May-lee Chai reads from her essay "Hungry Ghost” and ire’ne lara silva reads from her short story "song of the burning woman."
May-lee Chai is the award-winning author of 11 books of fiction, nonfiction, and translation, including her 2022 short story collection, Tomorrow in Shanghai; The New York Times Book Review said the collection, “Chai has a remarkable skill for building tension, masterfully arranging all the pieces on the board to hook the reader.” Among her books are, Useful Phrases for Immigrants, recipient of the American Book Award; and her family memoir, The Girl from Purple Mountain. Her writing has been awarded a National Endowment for the Arts fellowship, Asian/Pacific American Award for Literature, Gulf Coast Prize in Nonfiction, named a Kiriyama Prize Notable Book, and recipient of an honorable mention for the Gustavus Myers Center for the Study of Bigotry and Human Rights Book Awards. Her short prose has appeared widely, including in the New York Times, New England Review, Longreads, Paris Review Online, Los Angeles Times, Best Small Fictions, and cited as Notable twice in the Best American Essays anthologies. She is a Board member of the National Book Critics Circle. Mai-lee Chai who has said: “If we don’t tell our own stories, we may never see ourselves represented. Or else we may see our communities represented poorly, through the lens of stereotypes or international conflicts or some other gaze that does not do justice to our own complexity.”

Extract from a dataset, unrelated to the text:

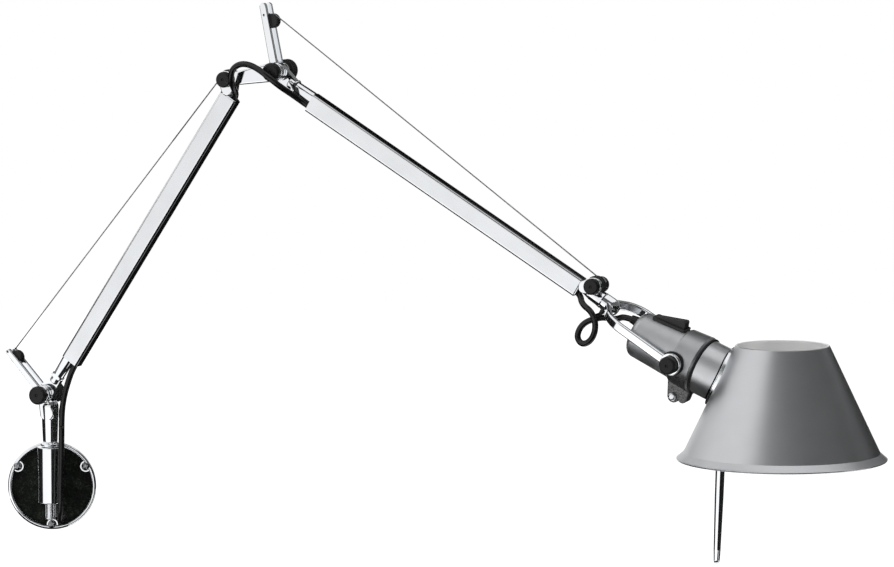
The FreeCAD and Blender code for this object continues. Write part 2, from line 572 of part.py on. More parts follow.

ire’ne lara silva is the author of the collection of short stories, flesh to bone, that was published by Aunt Lute Press in 2013. flesh to bone received the 2013 Premio Aztlan, placed 2ND for the 2014 TEJAS NACCS FOCO Award in Fiction, and was a Finalist for ForeWard Review’s Book of the Year Award in Multicultural Fiction. flesh to bone was also selected as the May 2014 Book of the Month for the National Latino Book Club/Las Comadres. She is also the author of three chapbooks: ani’mal, INDíGENA and Enduring Azucares (Sibling Rivalry Press, 2015). Her two full length poetry collections, furia (Mouthfeel Press, 2010) and Blood Sugar Canto (Saddle Road Press, 2016) were finalists for the International Latino Book Award in Poetry. Her most recent poetry collection, CUICACALLI/House of Song (Saddle Road Press, 2019), was a finalist for the Texas Institute of Letters Poetry Prize. In 2020, ire’ne was inducted as a member of the Texas Institute of Letters.. Most recently, ire’ne was awarded the 2021 Texas Institute of Letters Shrake Award for Best Short Nonfiction. ire’ne and Dan Vera are the co-editors of IMANIMAN: Poets Writing on the Anzalduan Borderlands, an anthology of essays, poetry and hybrids of the two, published by Aunt Lute Books in 2017. ire’ne is currently a Writer at Large for Texas Highways Magazine and is working on a second collection of short stories titled, the light of your body.